• **EXERCISE DETAILS**:
Word for word, restate every line of the material.

• **SUPPLIED DATA**:
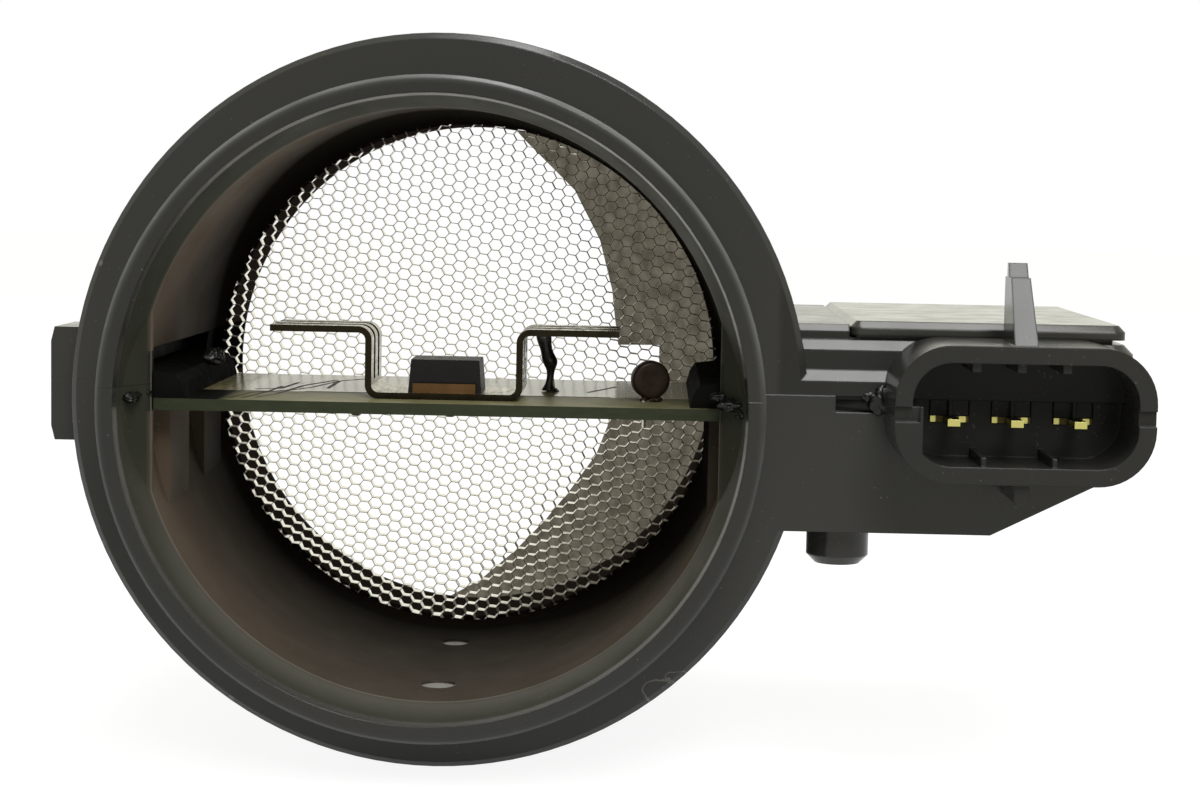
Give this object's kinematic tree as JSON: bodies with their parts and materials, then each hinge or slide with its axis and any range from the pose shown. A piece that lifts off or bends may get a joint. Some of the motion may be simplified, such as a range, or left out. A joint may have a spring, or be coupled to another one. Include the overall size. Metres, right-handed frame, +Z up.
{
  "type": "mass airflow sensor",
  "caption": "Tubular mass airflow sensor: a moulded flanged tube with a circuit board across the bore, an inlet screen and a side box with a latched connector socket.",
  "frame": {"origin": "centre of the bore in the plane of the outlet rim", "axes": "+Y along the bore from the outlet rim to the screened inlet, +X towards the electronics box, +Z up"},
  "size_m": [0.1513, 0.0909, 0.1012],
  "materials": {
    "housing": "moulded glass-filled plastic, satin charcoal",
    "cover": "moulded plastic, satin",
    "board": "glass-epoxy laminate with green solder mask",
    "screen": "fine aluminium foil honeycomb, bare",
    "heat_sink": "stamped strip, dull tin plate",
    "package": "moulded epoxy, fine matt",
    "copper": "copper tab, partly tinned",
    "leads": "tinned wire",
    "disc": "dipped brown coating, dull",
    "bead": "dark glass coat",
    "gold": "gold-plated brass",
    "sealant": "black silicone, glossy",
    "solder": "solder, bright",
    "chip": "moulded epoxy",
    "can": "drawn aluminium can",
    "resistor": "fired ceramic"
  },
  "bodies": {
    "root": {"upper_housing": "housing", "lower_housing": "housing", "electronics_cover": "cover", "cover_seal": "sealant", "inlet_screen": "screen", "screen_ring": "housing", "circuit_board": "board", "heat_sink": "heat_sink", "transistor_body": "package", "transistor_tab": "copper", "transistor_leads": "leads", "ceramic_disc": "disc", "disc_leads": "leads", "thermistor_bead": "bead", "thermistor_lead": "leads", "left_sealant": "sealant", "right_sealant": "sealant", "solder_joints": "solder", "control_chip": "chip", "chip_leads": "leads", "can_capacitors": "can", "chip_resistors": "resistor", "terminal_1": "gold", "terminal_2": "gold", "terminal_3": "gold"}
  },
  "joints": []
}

• **EXERCISE ANSWER**:
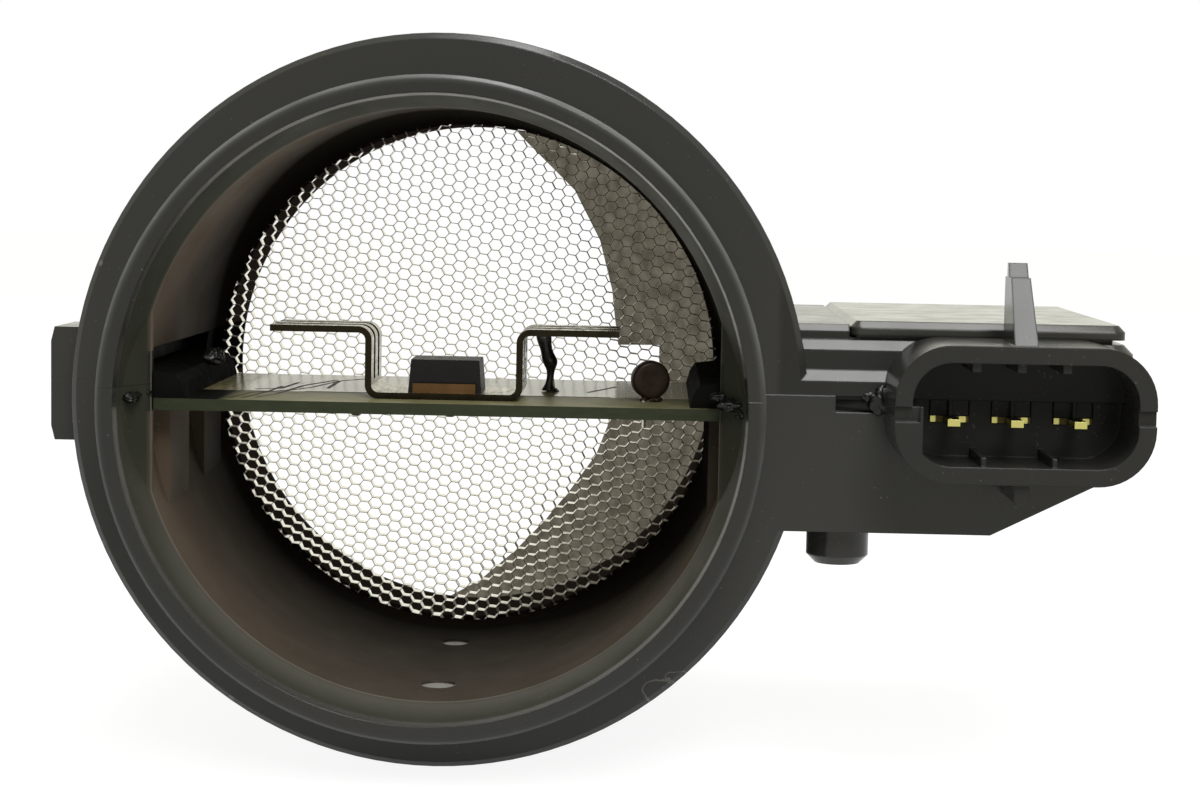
Give this object's kinematic tree as JSON: bodies with their parts and materials, then each hinge or slide with its axis and any range from the pose shown. A piece that lifts off or bends may get a joint. Some of the motion may be simplified, such as a range, or left out. A joint may have a spring, or be coupled to another one. Include the overall size. Metres, right-handed frame, +Z up.
{
  "type": "mass airflow sensor",
  "caption": "Tubular mass airflow sensor: a moulded flanged tube with a circuit board across the bore, an inlet screen and a side box with a latched connector socket.",
  "frame": {"origin": "centre of the bore in the plane of the outlet rim", "axes": "+Y along the bore from the outlet rim to the screened inlet, +X towards the electronics box, +Z up"},
  "size_m": [0.1513, 0.0909, 0.1012],
  "materials": {
    "housing": "moulded glass-filled plastic, satin charcoal",
    "cover": "moulded plastic, satin",
    "board": "glass-epoxy laminate with green solder mask",
    "screen": "fine aluminium foil honeycomb, bare",
    "heat_sink": "stamped strip, dull tin plate",
    "package": "moulded epoxy, fine matt",
    "copper": "copper tab, partly tinned",
    "leads": "tinned wire",
    "disc": "dipped brown coating, dull",
    "bead": "dark glass coat",
    "gold": "gold-plated brass",
    "sealant": "black silicone, glossy",
    "solder": "solder, bright",
    "chip": "moulded epoxy",
    "can": "drawn aluminium can",
    "resistor": "fired ceramic"
  },
  "bodies": {
    "root": {"upper_housing": "housing", "lower_housing": "housing", "electronics_cover": "cover", "cover_seal": "sealant", "inlet_screen": "screen", "screen_ring": "housing", "circuit_board": "board", "heat_sink": "heat_sink", "transistor_body": "package", "transistor_tab": "copper", "transistor_leads": "leads", "ceramic_disc": "disc", "disc_leads": "leads", "thermistor_bead": "bead", "thermistor_lead": "leads", "left_sealant": "sealant", "right_sealant": "sealant", "solder_joints": "solder", "control_chip": "chip", "chip_leads": "leads", "can_capacitors": "can", "chip_resistors": "resistor", "terminal_1": "gold", "terminal_2": "gold", "terminal_3": "gold"}
  },
  "joints": []
}